Buy/Drive/Burn: It's a 2018 Full-size Sedan Showdown
A recent report on the potential demise of the long-running Taurus nameplate brought mixed reactions in the comments section, and is still doing so as of this writing. Said report also inspired today’s Buy/Drive/Burn, in a get it while you can sort of way. Soon, the Blue Oval in this trio will take the dirt nap.
But that’s then and this is now — and you must choose what to do with three full-size American sedans on sale in 2018.
Ford Taurus SEL
In its sixth generation since all the way back in 2010, the Taurus was updated for the 2013 model year. Exterior updates matched with an upgrade to the standard 3.5-liter V6 engine, bringing horsepower up to 288. Selected for today’s challenge is the SEL model, which is front-drive and comes with standard dual-zone climate control. Seats are cloth, and a sunroof is not included. You do get SYNC and a backup camera. The Taurus is yours for $30,120.
Chevrolet Impala 1LT
Newer than the Taurus by a few years, the 10th-generation Impala debuted in 2014. Trims have been shaved from the Impala gradually since this model’s introduction, and for 2018 number just three: LS, LT, and Premier (formerly LTZ). Today’s specified model is a 1LT. This trim nets the 3.6-liter V6 engine, along with cloth/leatherette seating. The six-speed auto sends power to the front wheels, and MyLink is standard on the 8-inch screen. The Impala will set you back $31,595.
Dodge Charger SXT Plus
The only rear-drive option of our trio, the Dodge Charger has been with us in seventh-generation format since 2011. Since its debut, Dodge has upgraded the Charger’s transmission from five to eight speeds and implemented a new version of the easy-to-use UConnect system. The most significant change was a restyled exterior for the 2015 model year. The SXT Plus trim has the Pentastar 3.6-liter V6, producing 292 horsepower in current guise. The cloth front seats are heated, and a variety of exterior colors are available at no additional cost. Without navigation or sunroof, the SXT Plus asks $32,495.

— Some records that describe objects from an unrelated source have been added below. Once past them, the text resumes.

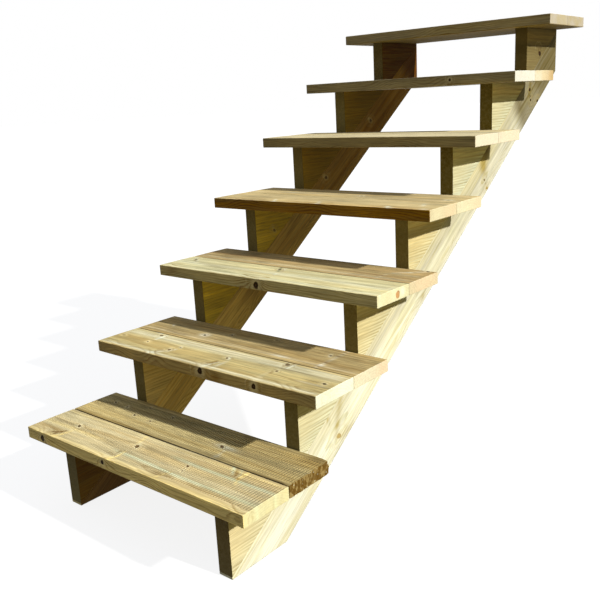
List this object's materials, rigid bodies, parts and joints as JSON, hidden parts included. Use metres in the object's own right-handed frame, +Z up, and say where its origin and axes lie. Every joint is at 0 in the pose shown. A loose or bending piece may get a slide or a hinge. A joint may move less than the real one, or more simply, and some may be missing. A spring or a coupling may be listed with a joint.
{
  "type": "outdoor wooden staircase",
  "caption": "Open outdoor stair of treated pine: paired tread boards on two built-up saw-tooth stringers, with a grooved bottom tread.",
  "frame": {"origin": "middle of the top tread's rear edge face, where the stair stands against its landing", "axes": "+X along the treads, to the right of a person climbing; +Y the way the stair climbs, square to the landing; +Z up"},
  "size_m": [0.8, 1.805, 1.253],
  "materials": {
    "grooved_board": "planed treated pine with milled cross grooves",
    "front_board": "planed treated pine, pale and slightly green",
    "back_board": "planed treated pine, browner",
    "stringer_plank": "planed treated pine, grain along the slope",
    "step_block": "planed treated pine, level grain"
  },
  "bodies": {
    "root": {"tread_1_front_board": "grooved_board", "tread_1_back_board": "grooved_board", "tread_2_front_board": "front_board", "tread_2_back_board": "back_board", "tread_3_front_board": "front_board", "tread_3_back_board": "back_board", "tread_4_front_board": "front_board", "tread_4_back_board": "back_board", "tread_5_front_board": "front_board", "tread_5_back_board": "back_board", "tread_6_front_board": "front_board", "tread_6_back_board": "back_board", "tread_7_front_board": "front_board", "tread_7_back_board": "back_board", "left_stringer_plank": "stringer_plank", "right_stringer_plank": "stringer_plank", "left_step_block_1": "step_block", "left_step_block_2": "step_block", "left_step_block_3": "step_block", "left_step_block_4": "step_block", "left_step_block_5": "step_block", "left_step_block_6": "step_block", "left_step_block_7": "step_block", "right_step_block_1": "step_block", "right_step_block_2": "step_block", "right_step_block_3": "step_block", "right_step_block_4": "step_block", "right_step_block_5": "step_block", "right_step_block_6": "step_block", "right_step_block_7": "step_block"}
  },
  "joints": []
}
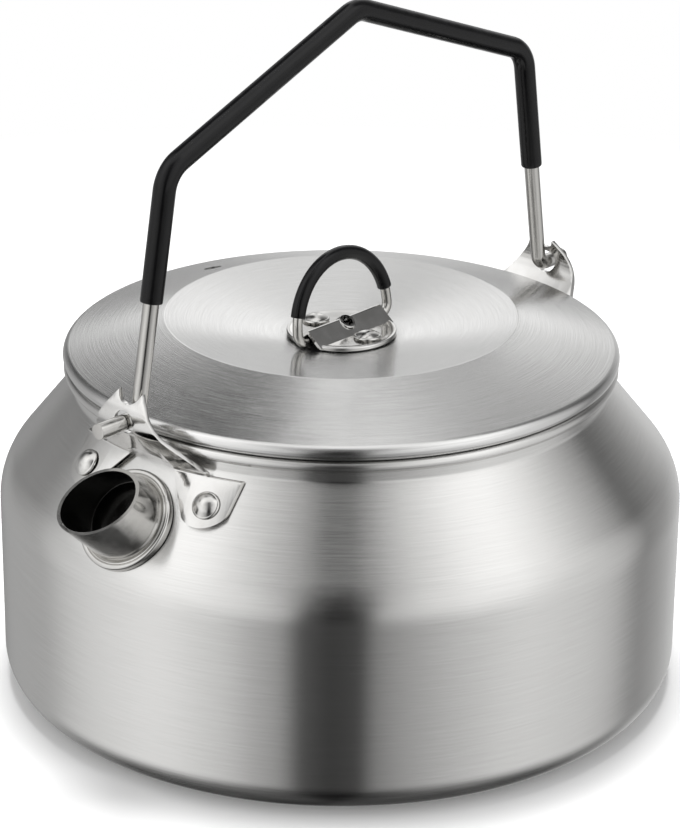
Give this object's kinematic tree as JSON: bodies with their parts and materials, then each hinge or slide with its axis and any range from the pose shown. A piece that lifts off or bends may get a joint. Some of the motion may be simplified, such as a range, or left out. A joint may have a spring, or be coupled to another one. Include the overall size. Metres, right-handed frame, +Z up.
{
  "type": "camp kettle",
  "caption": "Squat stainless steel camp kettle with a sloping shoulder, short open spout, folding wire bail in a black sleeve and a lid with a folding wire handle.",
  "frame": {"origin": "middle of the underside of the base, on the surface that the kettle stands on", "axes": "+Z up, +X towards the spout, the bail's hinge line runs along X"},
  "size_m": [0.1756, 0.165, 0.1684],
  "materials": {
    "body_steel": "brushed round the axis",
    "lid_steel": "spun, with fine rings",
    "spout_steel": "polished",
    "fitting_steel": "polished sheet",
    "rivet_steel": "polished",
    "wire_steel": "drawn bright wire",
    "black_sleeve": "soft vinyl, glossy"
  },
  "bodies": {
    "kettle": {"kettle_body": "body_steel", "spout_tube": "spout_steel", "spout_ferrule": "spout_steel", "front_ear": "fitting_steel", "rear_ear": "fitting_steel", "front_ear_rivet_left": "rivet_steel", "front_ear_rivet_right": "rivet_steel", "rear_ear_rivet_left": "rivet_steel", "rear_ear_rivet_right": "rivet_steel"},
    "bail": {"bail_wire": "wire_steel", "bail_sleeve": "black_sleeve"},
    "lid": {"lid_shell": "lid_steel", "lid_skirt": "lid_steel", "lid_handle_plate": "fitting_steel", "plate_rivet_left": "rivet_steel", "plate_rivet_right": "rivet_steel"},
    "lid_handle": {"lid_handle_wire": "wire_steel", "lid_handle_sleeve": "black_sleeve"}
  },
  "joints": [
    {"name": "bail_swing", "type": "hinge", "parent": "kettle", "child": "bail", "pos_m": [0, 0.0032, 0.0862], "axis": [1, 0, 0], "range_deg": [-100, 96]},
    {"name": "lid_lift", "type": "slide", "parent": "kettle", "child": "lid", "axis": [0, 0, 1], "range_m": [0, 0.012]},
    {"name": "lid_handle_fold", "type": "hinge", "parent": "lid", "child": "lid_handle", "pos_m": [0, 0.0007, 0.0874], "axis": [1, 0, 0], "range_deg": [-88, 76]}
  ]
}
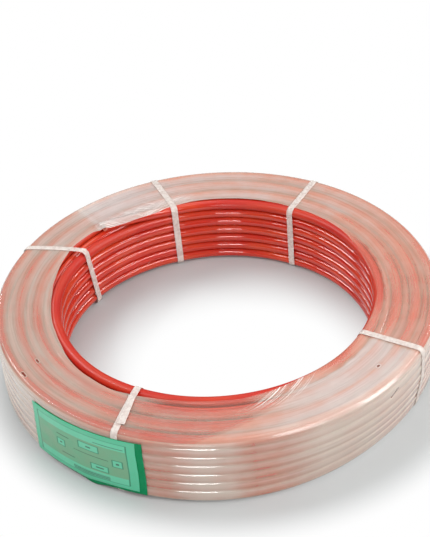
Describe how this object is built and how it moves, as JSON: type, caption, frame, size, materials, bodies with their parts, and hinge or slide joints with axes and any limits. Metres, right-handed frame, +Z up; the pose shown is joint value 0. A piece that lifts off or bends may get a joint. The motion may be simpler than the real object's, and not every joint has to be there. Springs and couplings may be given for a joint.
{
  "type": "coil of plastic pipe",
  "caption": "Plastic pipe wound into a flat, nested coil with an open bore, wrapped in stretch film, strapped and labelled.",
  "frame": {"origin": "centre of the coil at floor level, under its bore", "axes": "+Z up along the coil's winding axis; +X to the right and -Y towards the viewer, who sees the label front left"},
  "size_m": [0.8324, 0.8324, 0.1428],
  "materials": {
    "red_pipe": "satin",
    "clear_film": "glossy translucent",
    "strapping": "satin",
    "green_card": "satin",
    "mint_label": "satin"
  },
  "bodies": {
    "root": {"pipe_coil": "red_pipe", "stretch_film": "clear_film", "strap_1": "strapping", "strap_2": "strapping", "strap_3": "strapping", "strap_4": "strapping", "strap_5": "strapping", "label_backing": "green_card", "label": "mint_label"}
  },
  "joints": []
}
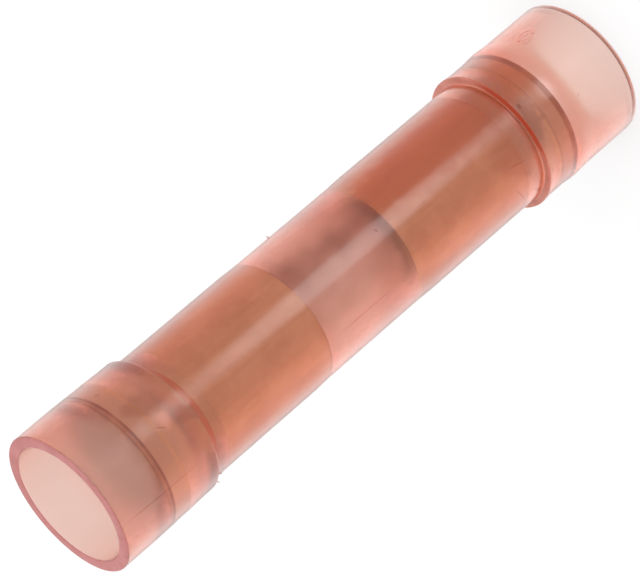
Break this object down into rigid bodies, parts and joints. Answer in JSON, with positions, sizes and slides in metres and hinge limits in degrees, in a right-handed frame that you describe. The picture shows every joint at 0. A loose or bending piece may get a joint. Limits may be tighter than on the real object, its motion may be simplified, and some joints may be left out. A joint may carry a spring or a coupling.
{
  "type": "butt splice connector",
  "caption": "Translucent nylon-insulated butt splice: a flared sleeve over belled grip tubes and a crimp barrel that joins two stripped wires end to end.",
  "frame": {"origin": "middle of the lower mouth's rim face, on which the connector stands", "axes": "+Z along the connector's axis, from the lower mouth to the upper mouth; it is a turned shape, so +X and +Y are free"},
  "size_m": [0.0058, 0.0058, 0.0267],
  "materials": {
    "red_nylon": "satin translucent salmon-red nylon",
    "grip_metal": "plain drawn brass, satin",
    "barrel_metal": "tin-plated copper, satin silver-grey"
  },
  "bodies": {
    "root": {"insulating_sleeve": "red_nylon", "upper_grip_tube": "grip_metal", "lower_grip_tube": "grip_metal", "crimp_barrel": "barrel_metal"}
  },
  "joints": []
}
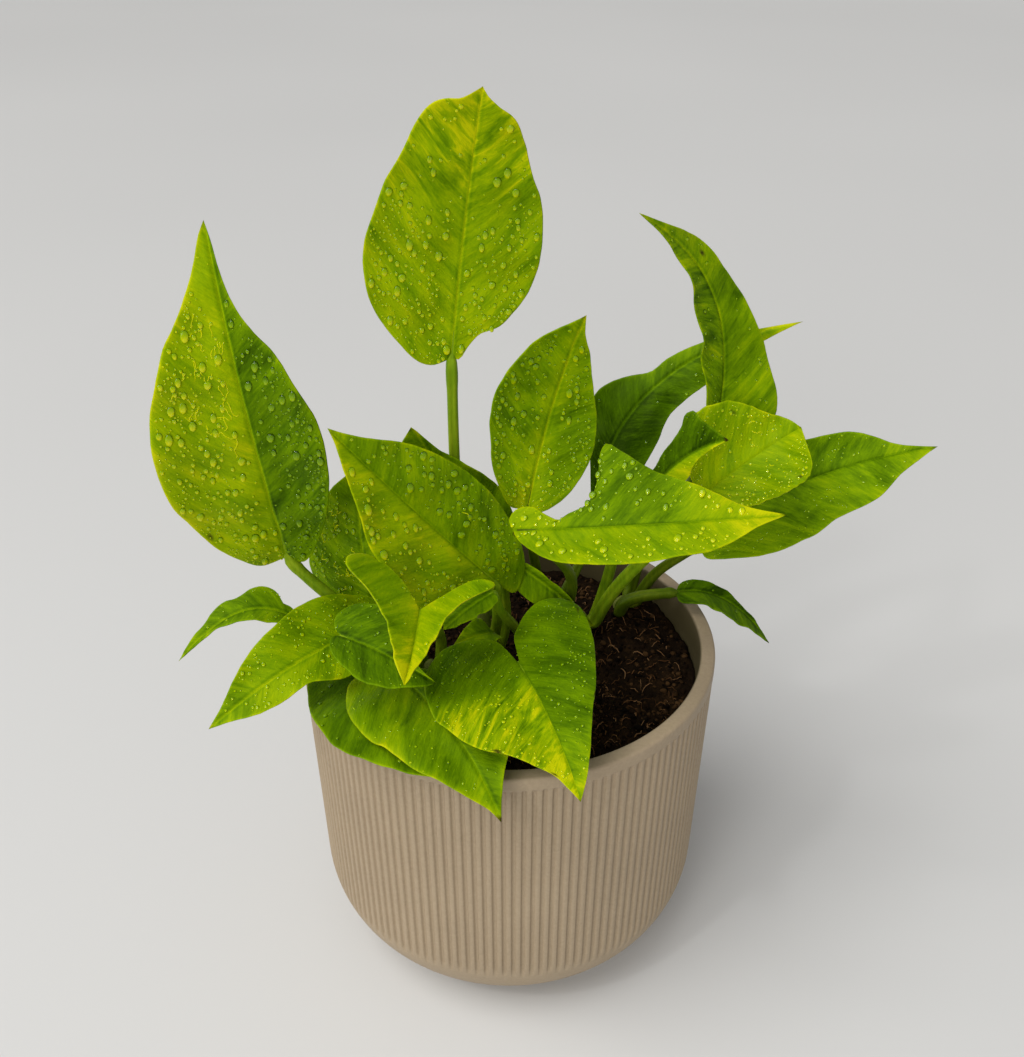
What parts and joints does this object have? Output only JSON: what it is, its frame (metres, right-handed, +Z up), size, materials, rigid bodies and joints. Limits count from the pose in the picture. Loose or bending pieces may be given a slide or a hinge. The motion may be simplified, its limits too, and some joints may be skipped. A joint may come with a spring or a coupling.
{
  "type": "potted pothos plant",
  "caption": "Pothos with heart-shaped green and lime leaves on long stalks, growing in soil in a round planter with fine upright flutes and a plain rim.",
  "frame": {"origin": "centre of the pot's flat underside, on the ground", "axes": "+Z up, +X to the plant's right as seen from the front, +Y away from the viewer"},
  "size_m": [0.248, 0.158, 0.2956],
  "materials": {
    "pot": "matte taupe",
    "soil": "dark moist potting mix with lighter fibres",
    "stem": "soft satin, olive green",
    "stalk": "soft satin, light green",
    "leaf": "waxy satin, green marbled with lime and yellow"
  },
  "bodies": {
    "root": {"pot": "pot", "soil": "soil", "stem_right": "stem", "stem_inner_right": "stem", "stem_middle": "stem", "stem_centre": "stem", "stem_left": "stem", "stem_front": "stem", "stalk_tall": "stalk", "leaf_tall": "leaf", "stalk_left_tall": "stalk", "leaf_left_tall": "leaf", "stalk_centre": "stalk", "leaf_centre": "leaf", "stalk_rear_middle": "stalk", "leaf_rear_middle": "leaf", "stalk_rear_left": "stalk", "leaf_rear_left": "leaf", "stalk_middle_upright": "stalk", "leaf_middle_upright": "leaf", "stalk_bright": "stalk", "leaf_bright": "leaf", "stalk_folded": "stalk", "leaf_folded": "leaf", "stalk_under_middle": "stalk", "leaf_under_middle": "leaf", "stalk_front_small": "stalk", "leaf_front_small": "leaf", "stalk_left_low": "stalk", "leaf_left_low": "leaf", "stalk_far_left": "stalk", "leaf_far_left": "leaf", "stalk_rim_dark": "stalk", "leaf_rim_dark": "leaf", "stalk_rim_light": "stalk", "leaf_rim_light": "leaf", "stalk_heart": "stalk", "leaf_heart": "leaf", "stalk_rear_dark": "stalk", "leaf_rear_dark": "leaf", "stalk_curled": "stalk", "leaf_curled": "leaf", "stalk_cupped": "stalk", "leaf_cupped": "leaf", "stalk_small_dark": "stalk", "leaf_small_dark": "leaf", "stalk_right_long": "stalk", "leaf_right_long": "leaf", "stalk_right_small": "stalk", "leaf_right_small": "leaf", "stalk_inner_strip": "stalk", "leaf_inner_strip": "leaf", "stalk_young": "stalk", "leaf_young": "leaf"}
  },
  "joints": []
}
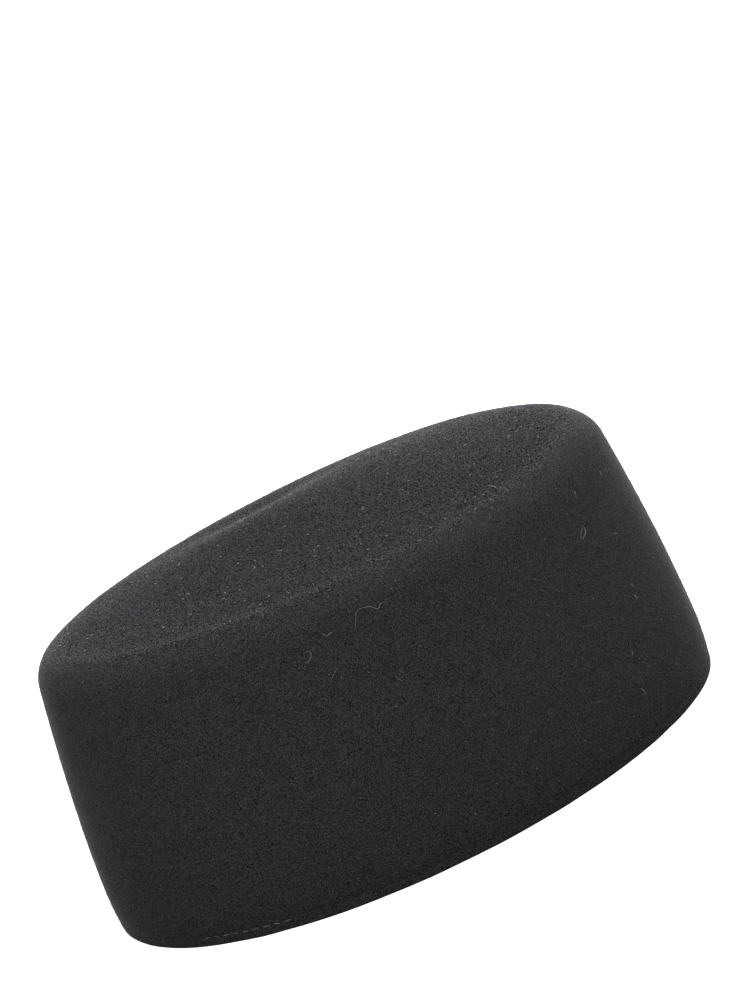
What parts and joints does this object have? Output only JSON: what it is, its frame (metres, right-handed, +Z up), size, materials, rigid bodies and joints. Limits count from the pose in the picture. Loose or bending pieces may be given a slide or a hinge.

There you have it — a trio of large American sedans in an ever-shrinking segment. Which one do you grab while you can, and which is only worth a bonfire?
[Images: Ford, Chevrolet, FCA]
Gearhead77 on Apr 17, 2018
I just had a Taurus as a rental car. It was brand new, only 13 miles on it, so I was the first person to rent it. It was a Limited trim ( about 37k on the build and price) you do get all the stuff. And a lot of it; heated and cooled leather seats, Sony audio system with SYNC which worked well and sounded good. But also, you can get that stuff in an an uplevel Hyundai or Kia too. The seating position is high, which I remember when the Taurus was introduced as the 500. You lose some of the rolling bunker aspect, unlike the Chrysler. There's lots room, but it feels a little tight due to the design of the interior. SYNC is pretty intuitive and I only used the Apple CarPlay, but it was all fine. The powertrain is coarse and while you never want for power, it doesn't feel like its power rating. Throttle response is almost 80's-90's GM hair-trigger: Lots of initial response, but not that much more when you plant it. It can be hard to smoothly pull away from a stop until you're used to it. According to the trip computer, I averaged 22 mpg across PA from NJ in moderate traffic and about 75-80mph average. Our Sienna does that with a full load of people and stuff. Ride and handling were OK. It didn't drive big, but you certainly know you're piloting a big car. Ride is a bit cloppy and stiff over uneven stuff, largely due to 19 inch wheels wearing the awful and ancient Goodyear RS-A. I'm sorry, but my Golf feels much more linear in response and composed over the road at nearly half the price of this car. I know this is an old platform and the VW is new, but the Taurus doesn't feel like 37k worth of car. The Ford does feel solid though, more solid than our Sienna, which is as old of a platform. An SHO might be fun, but I don't need a giant car and it's not worth the 40k+, not with the awful resale these cars have. I'd go with the Chrysler if I was going for a big car. For me, I'd: Buy (or lease) the Charger Drive the Ford Burn the Chevy (sorry, not a GM fan at all, even though these are decent cars)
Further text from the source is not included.